Eurex will work on currency and service expansions but believes following the existing OTC FX market structure and products in use is the way forward, says Quiram. “It is not about new products but about new services to get access to these products such as collateral management, settlement services and payment services. It is about connecting FX liquidity pools seamlessly. Optimisation of position management to offer FX market participants a broader choice whilst unlocking benefits of listed and OTC FX worlds.”
FX futures growth
The FX futures market has been a lucrative asset class for exchanges and trading activity has continued to increase in recent months. Data from the Chicago Mercantile Exchange (CME) Group, which claims to be the largest regulated FX marketplace, shows that during 2021 more of its customers migrated open positions into FX futures than ever before. December 2021 closed with more than three million contracts with a notional value of $293.7 billion.
According to the CME’s quarterly FX report, this surge in activity can be attributed to the combination of macro factors such as new capital regulation, Standard Approach to Counterparty Credit Risk (SA-CCR) and uncleared margin rules (UMR), and the “fundamental benefits” of cleared, listed derivatives as a complementary pool of liquidity that can be accessed without an ISDA intermediary. Another factor has been the increase in buy-side firms choosing FX futures, states the CME report. During 2021, the number of large open positions in CME FX futures rose by +8.6% year on year, as did the largest ever number of gross notional positions held by asset managers in EUR/USD FX futures.

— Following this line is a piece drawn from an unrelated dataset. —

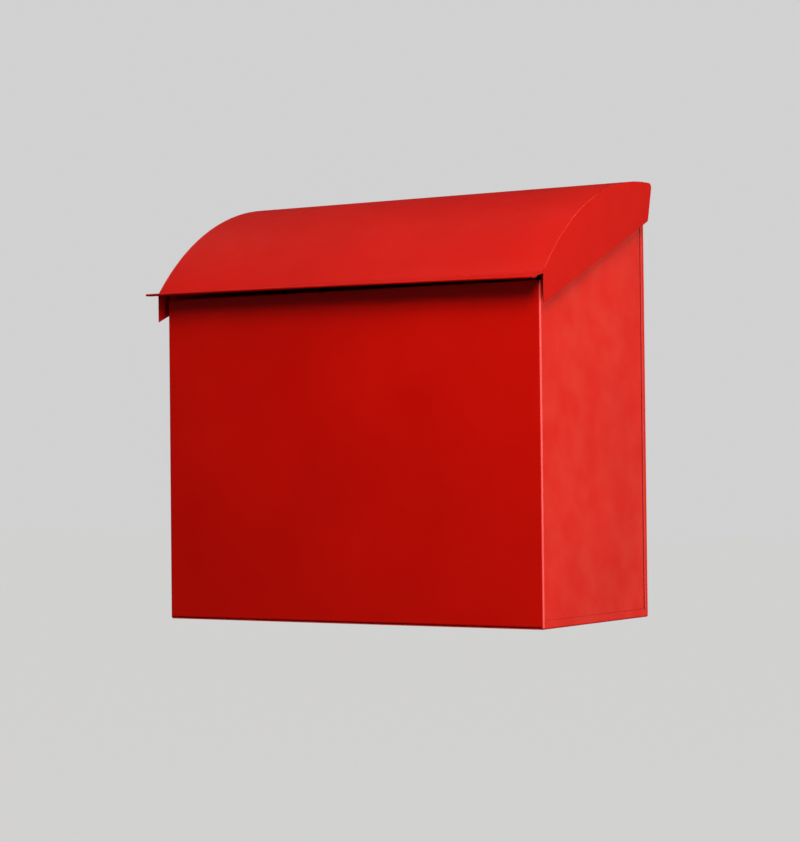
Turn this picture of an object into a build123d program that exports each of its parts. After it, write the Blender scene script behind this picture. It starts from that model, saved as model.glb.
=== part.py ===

“In combination, they confirm a notable trend of consistent adoption of listed futures and options by the buy-side community,” states the CME report. The number of block pricing providers on CME’s platform also grew in 2021 to more than 20 firms including US and European banks alongside non-bank market makers all offering block liquidity specifically for FX options.
“Demand for blocks, and pricing providers, has increased because they enable participants to access our liquidity and gain the capital and credit efficiencies of our markets, whilst operating like they do in the OTC market – negotiating deals privately with their chosen counterparties,” states the CME.
That’s why block volume across futures and options increased by 38% from Q4 2021 vs. Q4 2020, and trades increased by 63% over the same period. It’s not just the network that’s grown – it’s also participants’ use of this type of modality to achieve their strategy,” concludes the report.
Exchanges have also looked to capitalise on the growing demand for cryptocurrencies. The CME introduced micro bitcoin futures in May 2021 and then added micro ether futures in December. As of March 2022, nearly 5.2 million combined micro bitcoin and micro ether futures contracts had changed hands.
The exchange is now looking to trade options on micro bitcoin and ether futures. According to Tim McCourt, global head of equity and FX products at CME Group: “Micro-sized options will enable traders of all sizes to efficiently hedge market-moving events with greater precision and flexibility or fine-tune their cryptocurrency market exposure.”